— Begin —

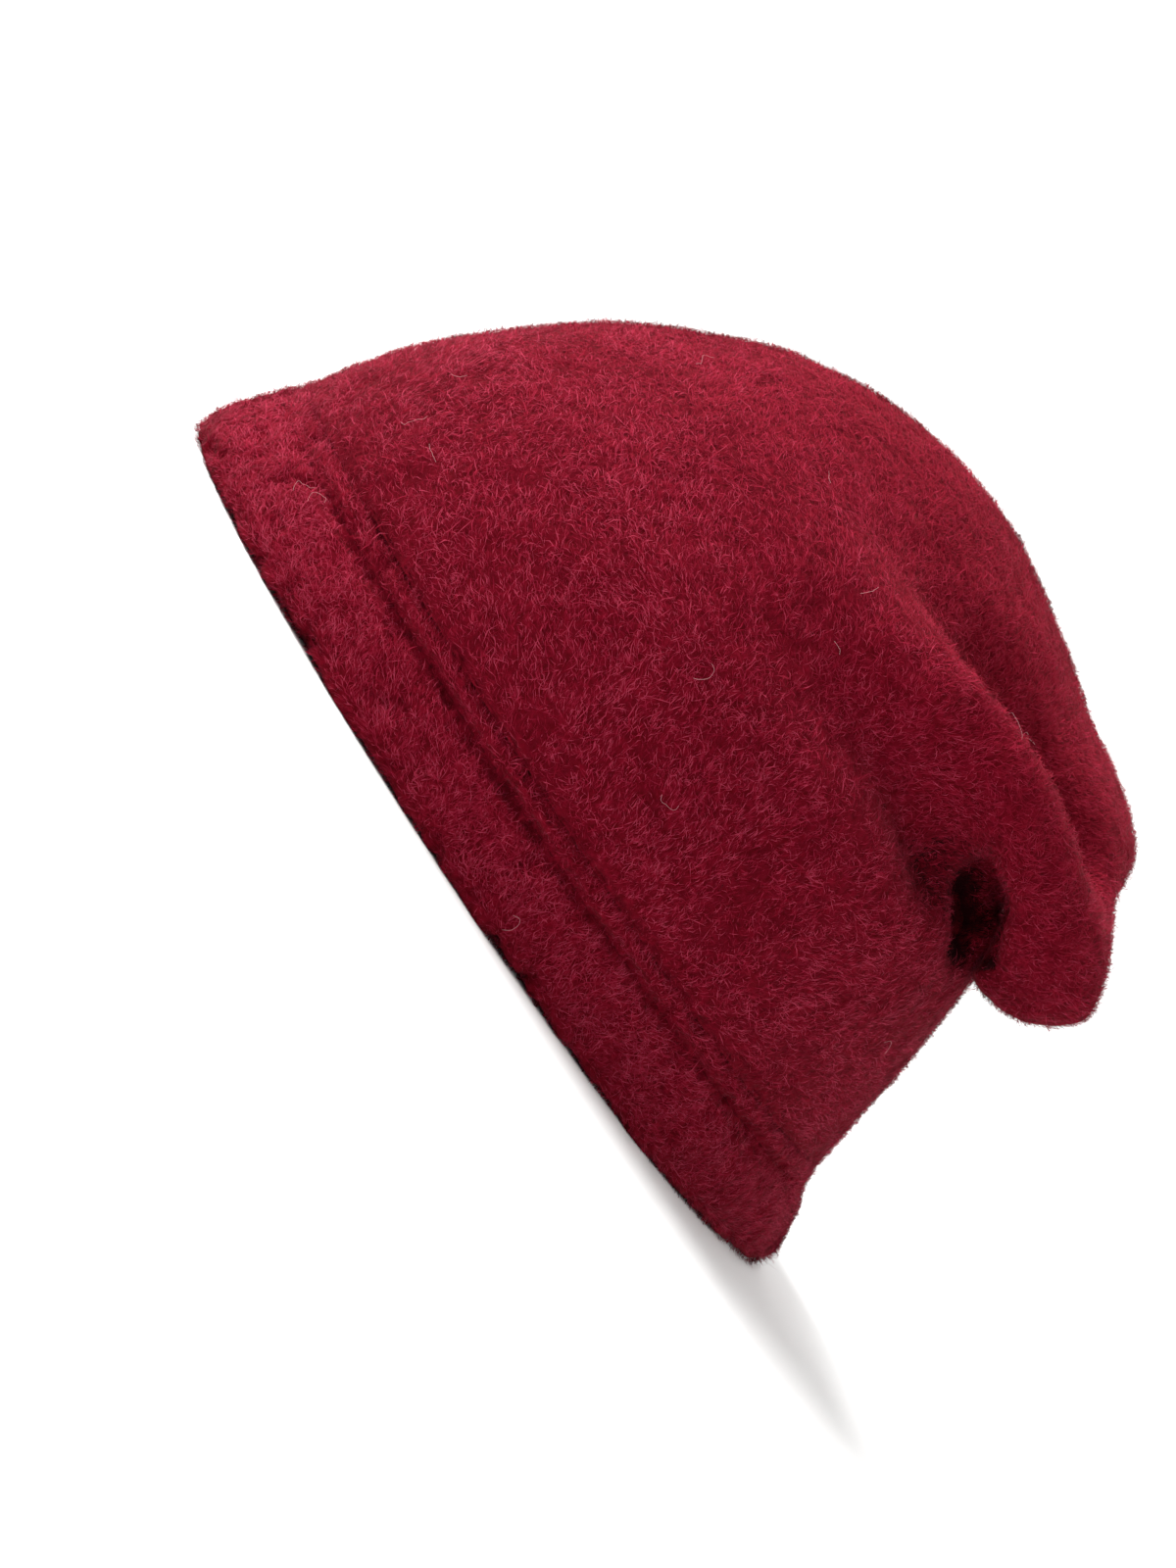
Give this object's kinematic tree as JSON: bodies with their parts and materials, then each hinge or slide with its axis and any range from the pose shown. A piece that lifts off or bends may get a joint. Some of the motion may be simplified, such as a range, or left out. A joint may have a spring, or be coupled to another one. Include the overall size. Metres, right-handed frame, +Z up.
{
  "type": "slouchy wool beanie",
  "caption": "Slouchy beanie of thick fuzzy wool: a hollow domed crown whose spare length flops over the back in soft lobes, on a turned-in, double-stitched hem",
  "frame": {"origin": "under the middle of the rim, in the plane that the rim rests on", "axes": "+Z up, -Y towards the front of the hat, +X towards the wearer's left"},
  "size_m": [0.163, 0.2354, 0.1416],
  "materials": {
    "wool": "matte, short dense fuzzy nap"
  },
  "bodies": {
    "root": {"crown": "wool", "hem": "wool"}
  },
  "joints": []
}
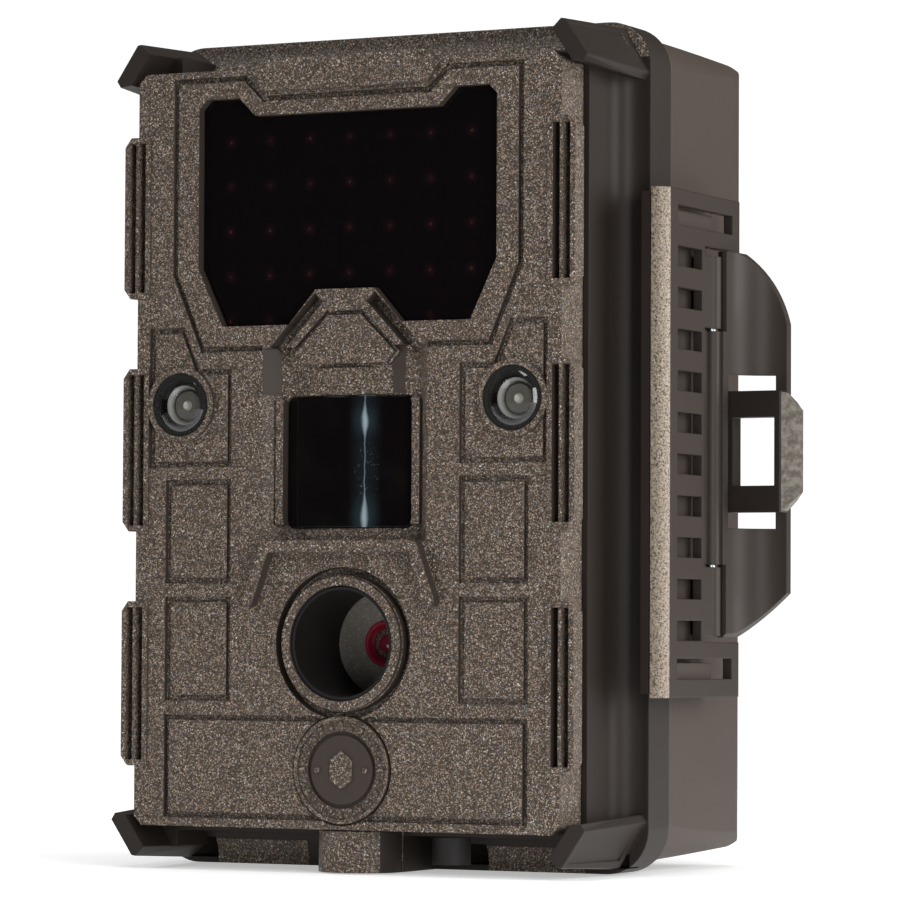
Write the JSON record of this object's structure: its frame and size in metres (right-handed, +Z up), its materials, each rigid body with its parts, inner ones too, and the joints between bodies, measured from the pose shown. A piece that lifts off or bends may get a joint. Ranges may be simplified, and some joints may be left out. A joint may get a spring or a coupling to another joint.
{
  "type": "trail camera",
  "caption": "Box camera for wildlife with a hinged two-half case, side latch, padlock staple, motion sensor, infrared lamp window, tripod socket and strap bracket.",
  "frame": {"origin": "mouth of the tripod socket, in the plane that the case stands on", "axes": "-Y towards what the camera looks at, +Z up, +X towards the latch side"},
  "size_m": [0.1158, 0.0776, 0.14],
  "materials": {
    "painted_plastic": "brown paint with fine metallic flakes",
    "smooth_plastic": "smooth dark brown moulded plastic, satin",
    "black_gloss": "black polished",
    "clear_lens": "clear moulded",
    "red_lens": "red coated glass",
    "red_ring": "red anodised look",
    "black_plastic": "fine texture",
    "board": "green solder mask",
    "lamp": "dark red epoxy",
    "steel": "zinc plated",
    "brass": "machined",
    "rubber": "soft matt",
    "key_rubber": "soft matt",
    "lcd_glass": "polished",
    "cell": "gloss sleeve",
    "card": "smooth",
    "filter": "coated glass"
  },
  "bodies": {
    "rear_case": {"rear_shell": "smooth_plastic", "strap_bracket": "black_plastic", "bracket_screws": "steel", "battery_tray": "black_plastic", "battery_cover": "smooth_plastic", "cover_screws": "steel", "aa_cells": "cell", "battery_springs": "steel", "contact_strips": "steel", "transfer_posts": "brass", "padlock_staple": "smooth_plastic", "lever_pin": "steel", "hinge_pin": "steel"},
    "front_case": {"front_housing": "smooth_plastic", "faceplate": "painted_plastic", "badge": "painted_plastic", "ir_window": "black_gloss", "pir_window": "black_gloss", "indicator_lens_left": "clear_lens", "indicator_lens_right": "clear_lens", "indicator_leds": "lamp", "ir_led_board": "board", "ir_leds": "lamp", "pir_sensor": "steel", "lens_tube": "black_gloss", "lens_holder": "black_plastic", "lens_barrel": "red_ring", "lens_glass": "red_lens", "filter_frame": "black_plastic", "image_sensor_board": "board", "main_board": "board", "control_panel": "smooth_plastic", "lcd_module": "lcd_glass", "lcd_window": "lcd_glass", "sd_socket": "steel", "usb_socket": "steel", "dc_jack": "black_plastic", "tripod_insert": "brass", "spring_pins": "brass", "panel_screws": "steel", "board_screws": "steel", "case_gasket": "rubber"},
    "lever": {"latch_lever": "smooth_plastic", "hook_pin": "steel"},
    "hook": {"latch_hook": "smooth_plastic"},
    "up_key": {"up_key": "key_rubber"},
    "down_key": {"down_key": "key_rubber"},
    "left_key": {"left_key": "key_rubber"},
    "right_key": {"right_key": "key_rubber"},
    "ok_key": {"ok_key": "key_rubber"},
    "menu_key": {"menu_key": "key_rubber"},
    "power_slider": {"power_switch": "black_plastic"},
    "card": {"sd_card": "card"},
    "power_plug": {"dc_plug": "rubber"},
    "filter_slider": {"ir_filter": "filter"}
  },
  "joints": [
    {"name": "case_hinge", "type": "hinge", "parent": "rear_case", "child": "front_case", "pos_m": [-0.049, 0.02, 0.07], "axis": [0, 0, -1], "range_deg": [0, 110]},
    {"name": "lever_hinge", "type": "hinge", "parent": "rear_case", "child": "lever", "pos_m": [0.0478, 0.0145, 0.07], "axis": [0, 0, -1], "range_deg": [0, 85]},
    {"name": "hook_hinge", "type": "hinge", "parent": "lever", "child": "hook", "pos_m": [0.05, 0.0278, 0.07], "axis": [0, 0, 1], "range_deg": [0, 85]},
    {"name": "up_key_press", "type": "slide", "parent": "front_case", "child": "up_key", "axis": [0, -1, 0], "range_m": [0, 0.0006], "stiffness_N_per_m": 600},
    {"name": "down_key_press", "type": "slide", "parent": "front_case", "child": "down_key", "axis": [0, -1, 0], "range_m": [0, 0.0006], "stiffness_N_per_m": 600},
    {"name": "left_key_press", "type": "slide", "parent": "front_case", "child": "left_key", "axis": [0, -1, 0], "range_m": [0, 0.0006], "stiffness_N_per_m": 600},
    {"name": "right_key_press", "type": "slide", "parent": "front_case", "child": "right_key", "axis": [0, -1, 0], "range_m": [0, 0.0006], "stiffness_N_per_m": 600},
    {"name": "ok_key_press", "type": "slide", "parent": "front_case", "child": "ok_key", "axis": [0, -1, 0], "range_m": [0, 0.0006], "stiffness_N_per_m": 600},
    {"name": "menu_key_press", "type": "slide", "parent": "front_case", "child": "menu_key", "axis": [0, -1, 0], "range_m": [0, 0.0006], "stiffness_N_per_m": 600},
    {"name": "power_switch_slide", "type": "slide", "parent": "front_case", "child": "power_slider", "axis": [1, 0, 0], "range_m": [-0.005, 0.005]},
    {"name": "card_slide", "type": "slide", "parent": "front_case", "child": "card", "axis": [0, 0, -1], "range_m": [0, 0.009]},
    {"name": "plug_pull", "type": "slide", "parent": "front_case", "child": "power_plug", "axis": [0, 0, -1], "range_m": [0, 0.012]},
    {"name": "filter_slide", "type": "slide", "parent": "front_case", "child": "filter_slider", "axis": [-1, 0, 0], "range_m": [0, 0.0054]}
  ],
  "couplings": [
    {"joint": "hook_hinge", "follows": "lever_hinge", "ratio": 1}
  ]
}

— End —

» EXERCISE DETAILS: Send back each record exactly as it stands.

» OUTPUT BELOW:
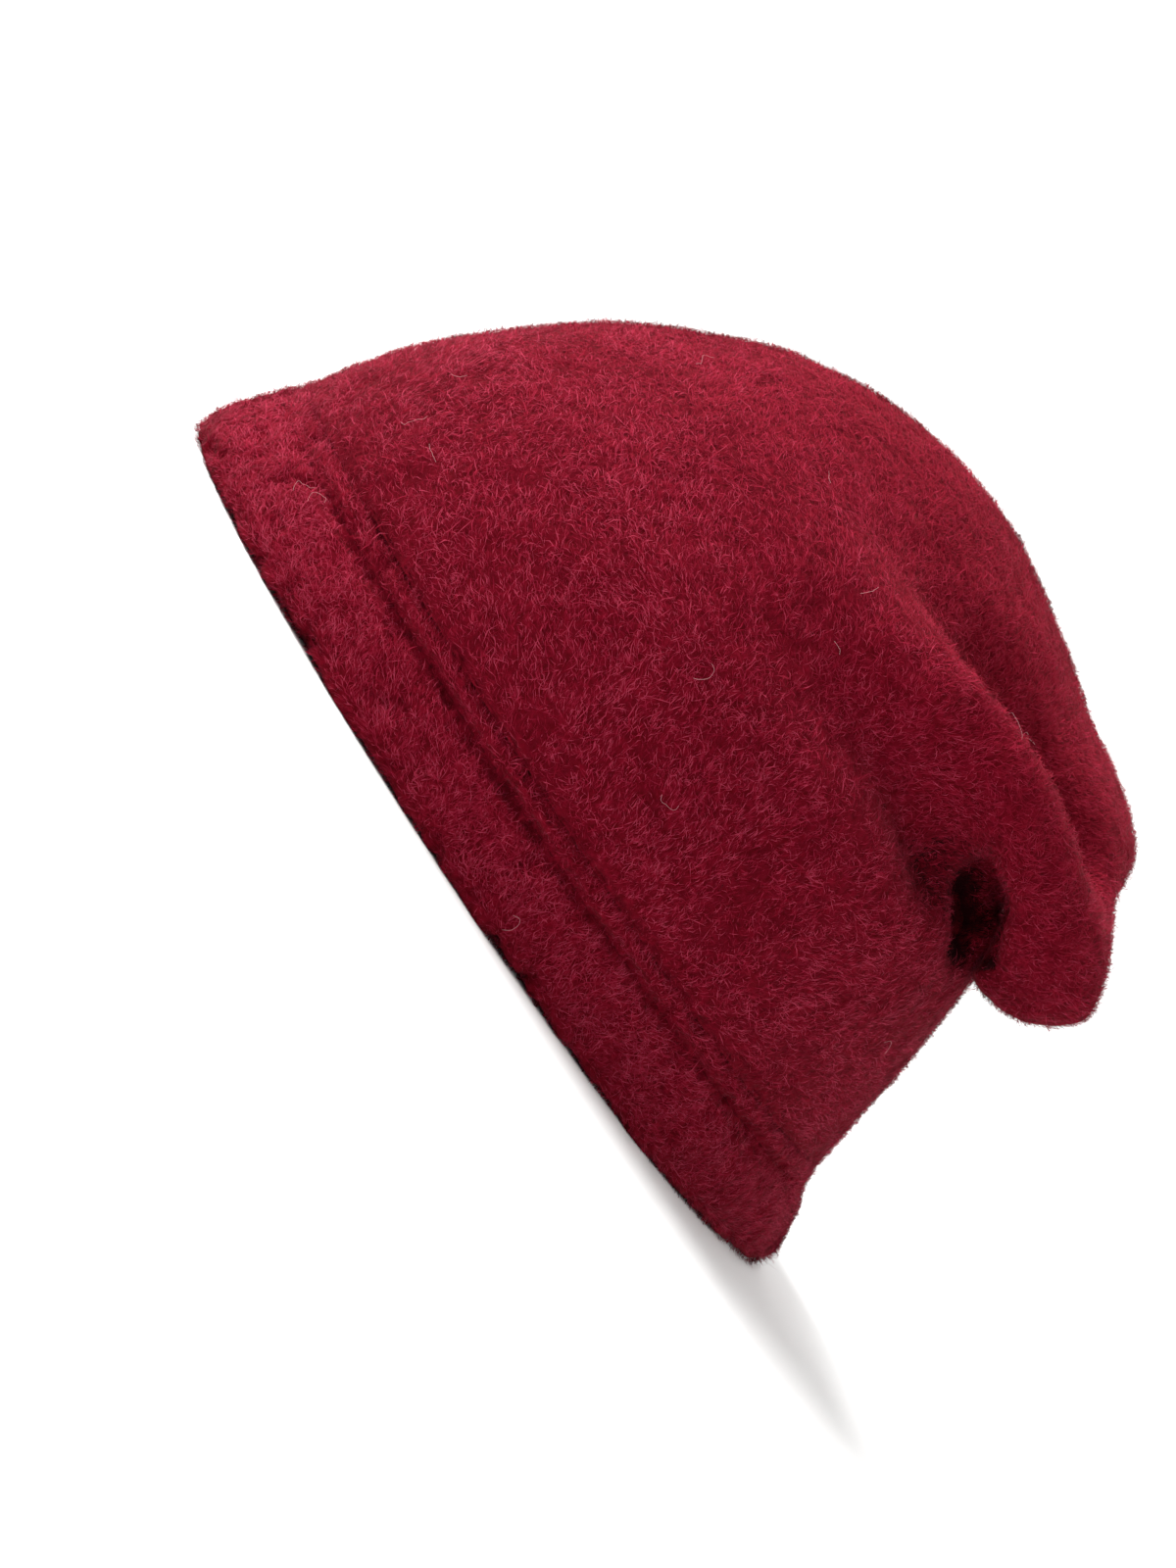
Give this object's kinematic tree as JSON: bodies with their parts and materials, then each hinge or slide with its axis and any range from the pose shown. A piece that lifts off or bends may get a joint. Some of the motion may be simplified, such as a range, or left out. A joint may have a spring, or be coupled to another one. Include the overall size. Metres, right-handed frame, +Z up.
{
  "type": "slouchy wool beanie",
  "caption": "Slouchy beanie of thick fuzzy wool: a hollow domed crown whose spare length flops over the back in soft lobes, on a turned-in, double-stitched hem",
  "frame": {"origin": "under the middle of the rim, in the plane that the rim rests on", "axes": "+Z up, -Y towards the front of the hat, +X towards the wearer's left"},
  "size_m": [0.163, 0.2354, 0.1416],
  "materials": {
    "wool": "matte, short dense fuzzy nap"
  },
  "bodies": {
    "root": {"crown": "wool", "hem": "wool"}
  },
  "joints": []
}
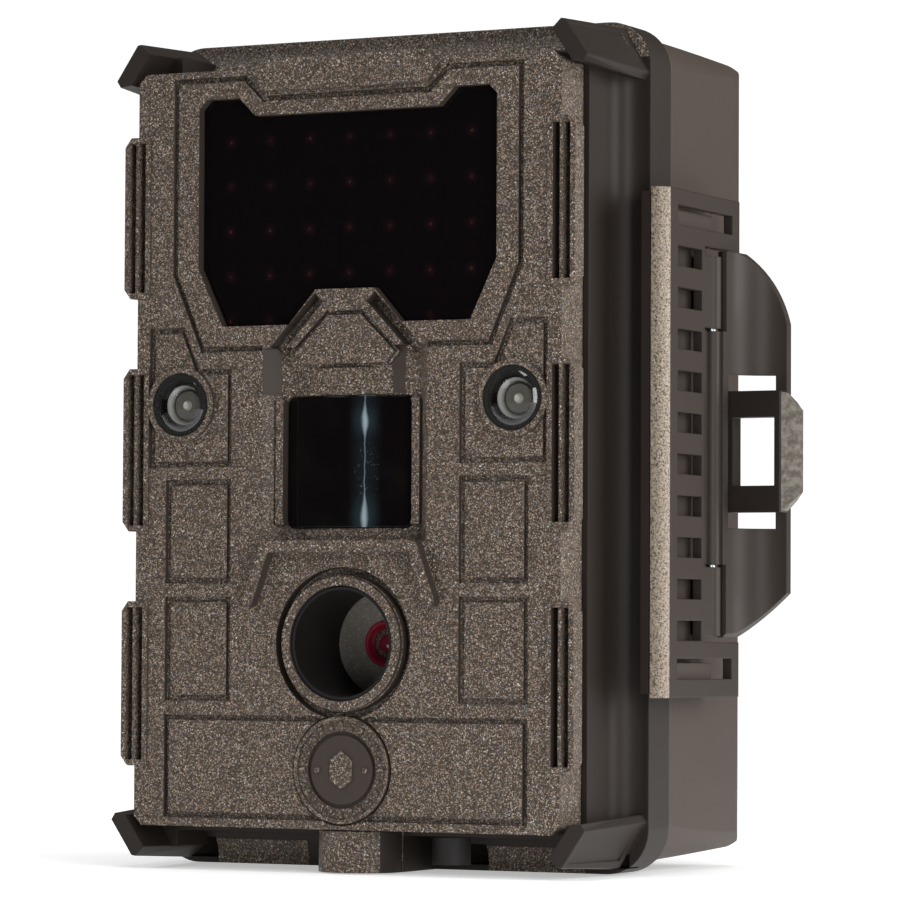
Write the JSON record of this object's structure: its frame and size in metres (right-handed, +Z up), its materials, each rigid body with its parts, inner ones too, and the joints between bodies, measured from the pose shown. A piece that lifts off or bends may get a joint. Ranges may be simplified, and some joints may be left out. A joint may get a spring or a coupling to another joint.
{
  "type": "trail camera",
  "caption": "Box camera for wildlife with a hinged two-half case, side latch, padlock staple, motion sensor, infrared lamp window, tripod socket and strap bracket.",
  "frame": {"origin": "mouth of the tripod socket, in the plane that the case stands on", "axes": "-Y towards what the camera looks at, +Z up, +X towards the latch side"},
  "size_m": [0.1158, 0.0776, 0.14],
  "materials": {
    "painted_plastic": "brown paint with fine metallic flakes",
    "smooth_plastic": "smooth dark brown moulded plastic, satin",
    "black_gloss": "black polished",
    "clear_lens": "clear moulded",
    "red_lens": "red coated glass",
    "red_ring": "red anodised look",
    "black_plastic": "fine texture",
    "board": "green solder mask",
    "lamp": "dark red epoxy",
    "steel": "zinc plated",
    "brass": "machined",
    "rubber": "soft matt",
    "key_rubber": "soft matt",
    "lcd_glass": "polished",
    "cell": "gloss sleeve",
    "card": "smooth",
    "filter": "coated glass"
  },
  "bodies": {
    "rear_case": {"rear_shell": "smooth_plastic", "strap_bracket": "black_plastic", "bracket_screws": "steel", "battery_tray": "black_plastic", "battery_cover": "smooth_plastic", "cover_screws": "steel", "aa_cells": "cell", "battery_springs": "steel", "contact_strips": "steel", "transfer_posts": "brass", "padlock_staple": "smooth_plastic", "lever_pin": "steel", "hinge_pin": "steel"},
    "front_case": {"front_housing": "smooth_plastic", "faceplate": "painted_plastic", "badge": "painted_plastic", "ir_window": "black_gloss", "pir_window": "black_gloss", "indicator_lens_left": "clear_lens", "indicator_lens_right": "clear_lens", "indicator_leds": "lamp", "ir_led_board": "board", "ir_leds": "lamp", "pir_sensor": "steel", "lens_tube": "black_gloss", "lens_holder": "black_plastic", "lens_barrel": "red_ring", "lens_glass": "red_lens", "filter_frame": "black_plastic", "image_sensor_board": "board", "main_board": "board", "control_panel": "smooth_plastic", "lcd_module": "lcd_glass", "lcd_window": "lcd_glass", "sd_socket": "steel", "usb_socket": "steel", "dc_jack": "black_plastic", "tripod_insert": "brass", "spring_pins": "brass", "panel_screws": "steel", "board_screws": "steel", "case_gasket": "rubber"},
    "lever": {"latch_lever": "smooth_plastic", "hook_pin": "steel"},
    "hook": {"latch_hook": "smooth_plastic"},
    "up_key": {"up_key": "key_rubber"},
    "down_key": {"down_key": "key_rubber"},
    "left_key": {"left_key": "key_rubber"},
    "right_key": {"right_key": "key_rubber"},
    "ok_key": {"ok_key": "key_rubber"},
    "menu_key": {"menu_key": "key_rubber"},
    "power_slider": {"power_switch": "black_plastic"},
    "card": {"sd_card": "card"},
    "power_plug": {"dc_plug": "rubber"},
    "filter_slider": {"ir_filter": "filter"}
  },
  "joints": [
    {"name": "case_hinge", "type": "hinge", "parent": "rear_case", "child": "front_case", "pos_m": [-0.049, 0.02, 0.07], "axis": [0, 0, -1], "range_deg": [0, 110]},
    {"name": "lever_hinge", "type": "hinge", "parent": "rear_case", "child": "lever", "pos_m": [0.0478, 0.0145, 0.07], "axis": [0, 0, -1], "range_deg": [0, 85]},
    {"name": "hook_hinge", "type": "hinge", "parent": "lever", "child": "hook", "pos_m": [0.05, 0.0278, 0.07], "axis": [0, 0, 1], "range_deg": [0, 85]},
    {"name": "up_key_press", "type": "slide", "parent": "front_case", "child": "up_key", "axis": [0, -1, 0], "range_m": [0, 0.0006], "stiffness_N_per_m": 600},
    {"name": "down_key_press", "type": "slide", "parent": "front_case", "child": "down_key", "axis": [0, -1, 0], "range_m": [0, 0.0006], "stiffness_N_per_m": 600},
    {"name": "left_key_press", "type": "slide", "parent": "front_case", "child": "left_key", "axis": [0, -1, 0], "range_m": [0, 0.0006], "stiffness_N_per_m": 600},
    {"name": "right_key_press", "type": "slide", "parent": "front_case", "child": "right_key", "axis": [0, -1, 0], "range_m": [0, 0.0006], "stiffness_N_per_m": 600},
    {"name": "ok_key_press", "type": "slide", "parent": "front_case", "child": "ok_key", "axis": [0, -1, 0], "range_m": [0, 0.0006], "stiffness_N_per_m": 600},
    {"name": "menu_key_press", "type": "slide", "parent": "front_case", "child": "menu_key", "axis": [0, -1, 0], "range_m": [0, 0.0006], "stiffness_N_per_m": 600},
    {"name": "power_switch_slide", "type": "slide", "parent": "front_case", "child": "power_slider", "axis": [1, 0, 0], "range_m": [-0.005, 0.005]},
    {"name": "card_slide", "type": "slide", "parent": "front_case", "child": "card", "axis": [0, 0, -1], "range_m": [0, 0.009]},
    {"name": "plug_pull", "type": "slide", "parent": "front_case", "child": "power_plug", "axis": [0, 0, -1], "range_m": [0, 0.012]},
    {"name": "filter_slide", "type": "slide", "parent": "front_case", "child": "filter_slider", "axis": [-1, 0, 0], "range_m": [0, 0.0054]}
  ],
  "couplings": [
    {"joint": "hook_hinge", "follows": "lever_hinge", "ratio": 1}
  ]
}